• [INFORMATION SUPPLIED]
* * * * * * *
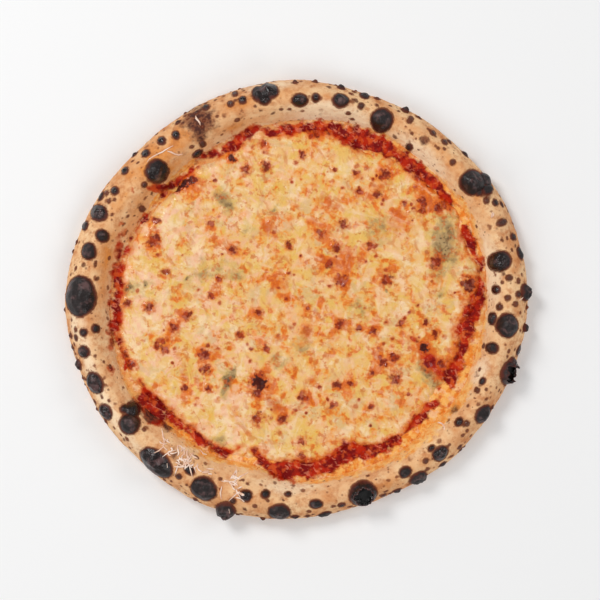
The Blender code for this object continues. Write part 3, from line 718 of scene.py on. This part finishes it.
sauce = make_sauce()
tomato, nodes, shader = new_finish("tomato")
in_sauce, tomato_paint = bare_sauce(nodes)
oil = nodes.mixed(nodes.cloud(4.5, 4, 0.6, 36).rising(0.4, 0.6), paint(238, 136, 44), paint(250, 186, 100))
oiled = nodes.painted(
    paint(226, 158, 96),
    (nodes.note("oiliness").rising(0.2, 0.8), oil),
    # pale patches in the oil, in part painted highlights on its wrinkles
    (nodes.cloud(6, 4, 0.6, 62).rising(0.5, 0.62) * 0.7, paint(250, 206, 158)),
    (nodes.cloud(4, 4, 0.6, 63).rising(0.52, 0.64) * 0.7, paint(208, 98, 42)),
)
colour = nodes.mixed(in_sauce.rising(-1.3, 1.3), oiled, tomato_paint)
wet = nodes.cloud(5, 2, 0.5, 60).rising(0.5, 0.6)
wire(nodes, shader, colour, 0.55 - wet * 0.32, nodes.cloud(5, 2, 0.5, 61), 1.6, Specular_IOR_Level=0.14)

recipe = Recipe("stir_pulp", **{"Pulp height": 0.9})
nodes, size = recipe.nodes, recipe.size
relief = nodes.swing(size("Pulp height") * 2, 6, 2, 0.5, 2) * nodes.note("open")
recipe.apply(sauce, raised(nodes, size("Geometry"), relief), tomato)

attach(sauce, "root")
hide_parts("tomato_sauce")

# ------------------------------------------------------------------------------------------------
# Melted cheese. Mozzarella and two harder cheeses, grated and torn over the sauce, which melted into
# one sheet. Where it blistered it browned in small rings, and oil coloured by the tomato lies between.

# The sheet's edge, in mm from the middle, every 10 degrees from +X.
CHEESE_EDGE = (
    118, 122, 117, 121, 115.5, 116, 112, 110, 115, 114, 112, 112.5, 110.5, 113.5, 111.5, 115, 118.5, 121,
    124, 124.5, 124.5, 122, 115, 113.5, 114, 111.5, 109.5, 110, 108.5, 104, 112.5, 113.5, 110, 110.5, 113,
    110,
)
CHEESE_THICKNESS, CHEESE_RIPPLE, CHEESE_RIPPLE_LENGTH, CHEESE_GAP_TO_FOOT = 3.1, 0.9, 15, 0.6
CHEESE_EDGE_TAPER, CHEESE_EDGE_SUNK, CHEESE_FRILLS, CHEESE_MOST_FRILL = 9, 1.1, 2.6, 0.4
CHEESE_FRILLS_ROUND = (9, 27)
CHEESE_SQUARES, CHEESE_SKIN_FROM_EDGE = 300, 1.2
# The ring under its edge, as a share of the way out and as a depth below the sheet.
CHEESE_UNDER_SHARE, CHEESE_UNDER_SUNK = 0.99, 1.6 * CHEESE_EDGE_SUNK
CHEESE_BOTTOM = BASE_THICKNESS + SAUCE_THICKNESS + 2 * CLEARANCE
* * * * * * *
• [WRITTEN TASK] From the very first line of the data through the line with "wire(nodes, shader, colour, 0.55" in it, please reproduce each line exactly and output nothing more.

• [EXERCISE OUTPUT]
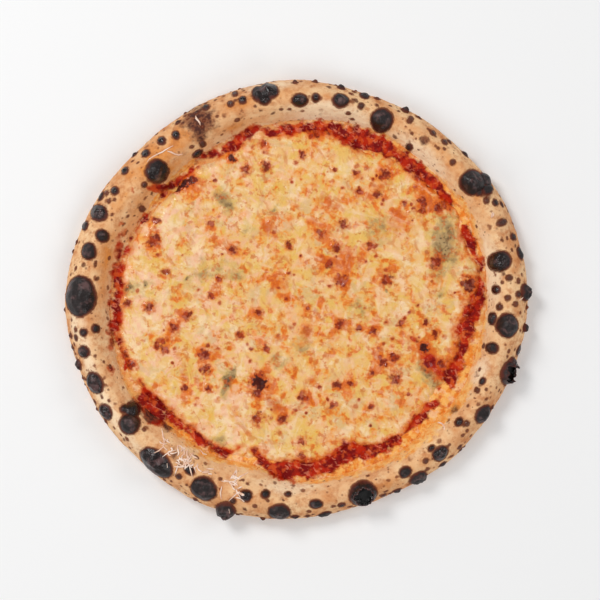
The Blender code for this object continues. Write part 3, from line 718 of scene.py on. This part finishes it.
sauce = make_sauce()
tomato, nodes, shader = new_finish("tomato")
in_sauce, tomato_paint = bare_sauce(nodes)
oil = nodes.mixed(nodes.cloud(4.5, 4, 0.6, 36).rising(0.4, 0.6), paint(238, 136, 44), paint(250, 186, 100))
oiled = nodes.painted(
    paint(226, 158, 96),
    (nodes.note("oiliness").rising(0.2, 0.8), oil),
    # pale patches in the oil, in part painted highlights on its wrinkles
    (nodes.cloud(6, 4, 0.6, 62).rising(0.5, 0.62) * 0.7, paint(250, 206, 158)),
    (nodes.cloud(4, 4, 0.6, 63).rising(0.52, 0.64) * 0.7, paint(208, 98, 42)),
)
colour = nodes.mixed(in_sauce.rising(-1.3, 1.3), oiled, tomato_paint)
wet = nodes.cloud(5, 2, 0.5, 60).rising(0.5, 0.6)
wire(nodes, shader, colour, 0.55 - wet * 0.32, nodes.cloud(5, 2, 0.5, 61), 1.6, Specular_IOR_Level=0.14)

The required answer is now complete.